Labor yesterday stepped up its fear campaign on the impact of the proposed GST on families, with a claim by the Opposition Leader, Mr Kim Beazley, that the Prime Minister had deliberately misled Australians about the real price rises the tax would add to food.

While campaigning in Tasmania, Mr Beazley said the real ``hidden" Consumer Price Index rise associated with a GST would be 5per cent - not the 1.9per cent claimed in the Government's tax package forecasts.

Mr Beazley cited as evidence the comments made by Dr Colin Hargreaves, executive director of the Economic Modelling Bureau of Australia, and Dr Neil Warren of the University of New South Wales.

Dr Hargreaves said it was unrealistic to assume that lower costs arising from the coalition's tax proposals - especially the abolition of the wholesale sales tax - would be passed on in full from producers to consumers.

``If one assumes no preconceptions about the percentage pass-through, and therefore uses a uniform prior distribution ... an average estimate of 50per cent pass-through would lead to a CPI effect of 5.95per cent, i.e. three times the estimate in the tax plan document," Dr Hargreaves wrote.

His comments, based on Treasury's economic modelling system and released by the Labor Party yesterday, come after Dr Warren - a former consultant to the Liberal Party - questioned the methodology behind the Government's tax package.

Dr Hargreaves told The Age his comments were originally made to an economic modelling seminar in early September, and he was unaware that Labor had distributed his paper yesterday. He said Treasury's modelling depended critically on the assumption that business would pass on to customers 100per cent of the benefit from the abolition of sales tax, state taxes on business and reduced diesel fuel taxes.
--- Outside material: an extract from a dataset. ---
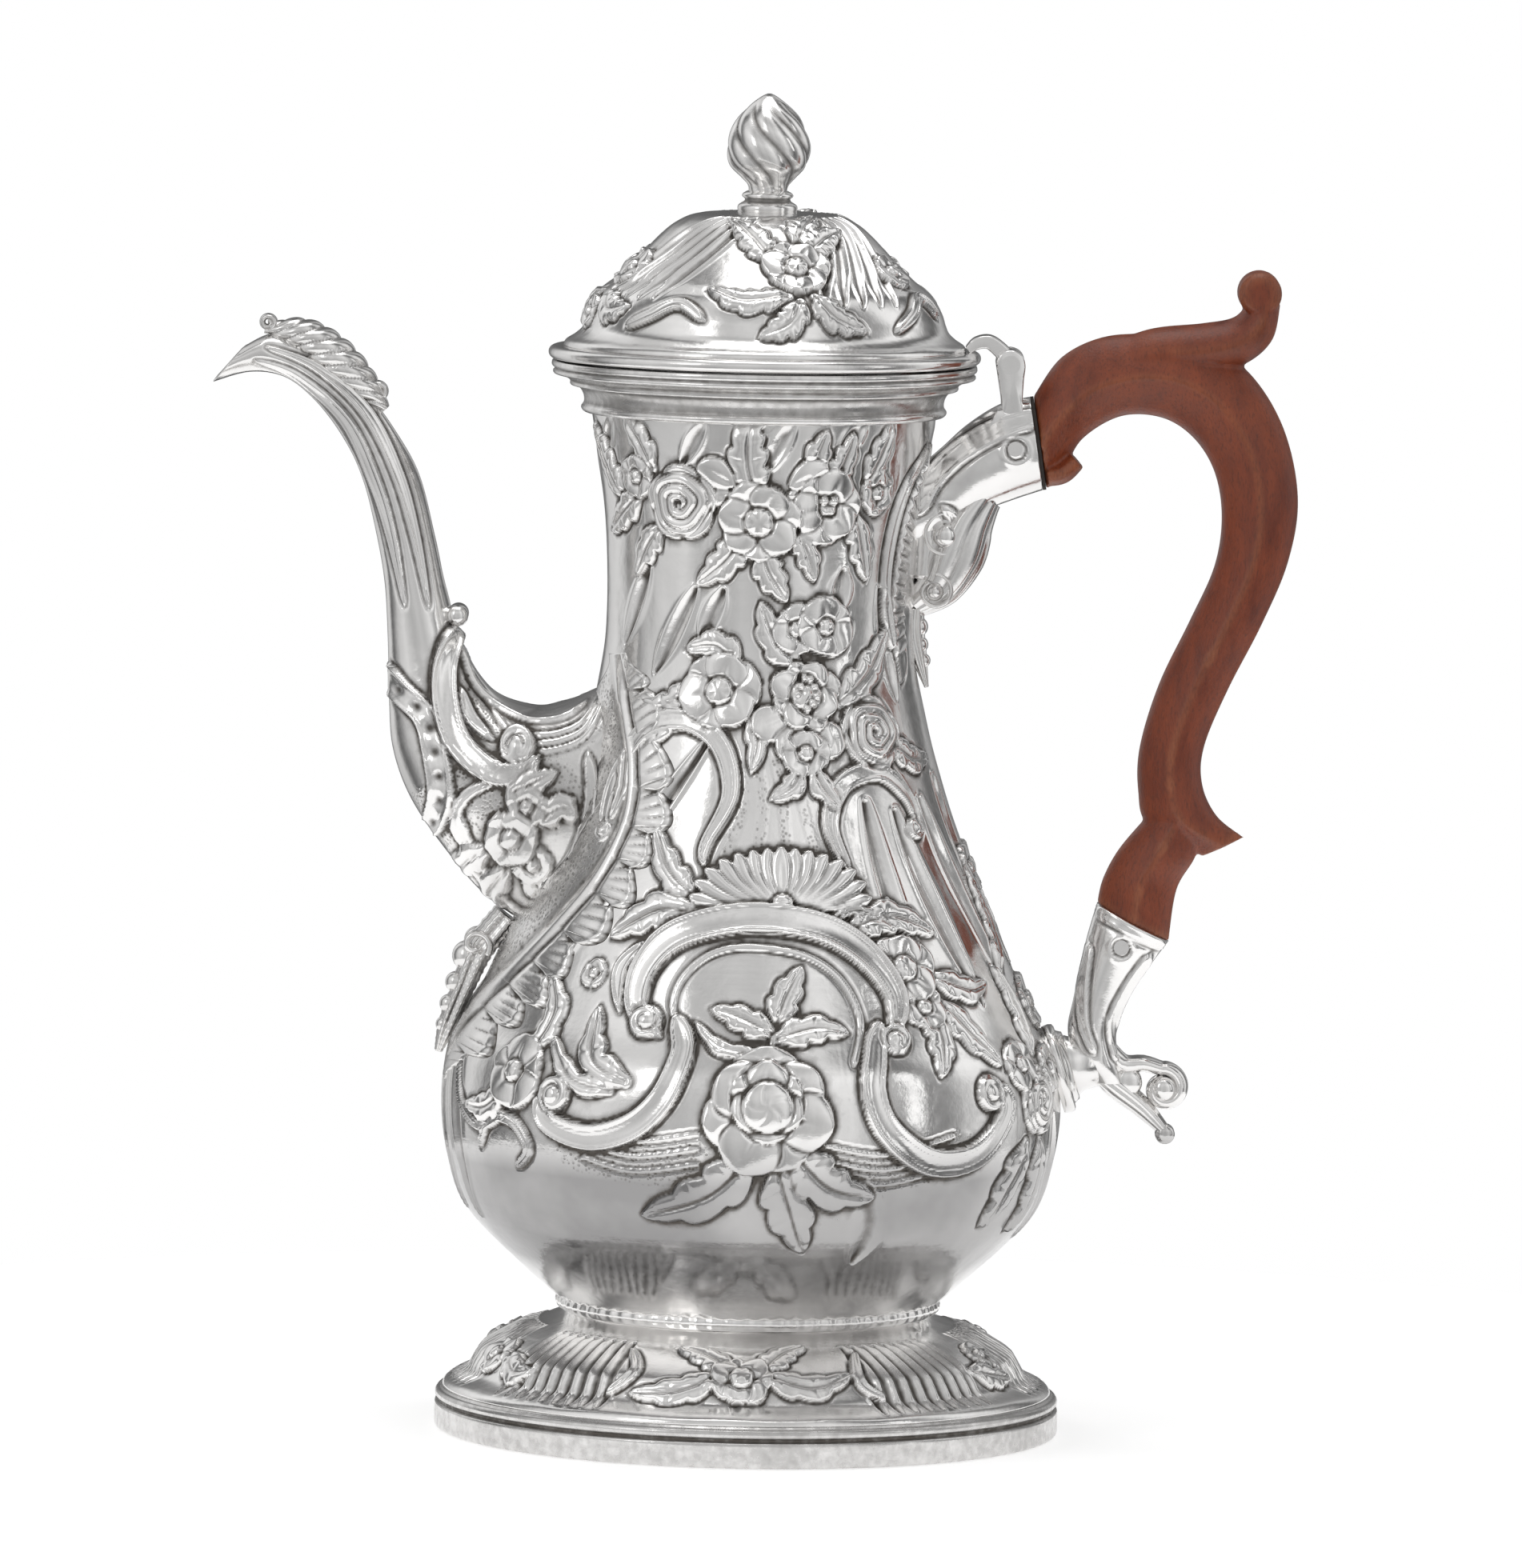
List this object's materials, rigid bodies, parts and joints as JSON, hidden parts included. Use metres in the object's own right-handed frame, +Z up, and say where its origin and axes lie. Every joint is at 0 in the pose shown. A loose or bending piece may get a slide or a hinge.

Dr Hargreaves said Treasury's modelling assumed the GST would generate no increase in either employment or exports.

Mr Beazley said that based on the comments of Dr Warren and Dr Hargreaves, it was now ``quite evident" that mid-way through the election campaign the Government has ``seriously misled" Australians on the real effect of the GST on food.

Mr Beazley said the GST would raise the cost of a shopping trolley filled with household goods, for the average family, from $93 a week to more than $100 - more than double the Government's projected 1.9per cent rise.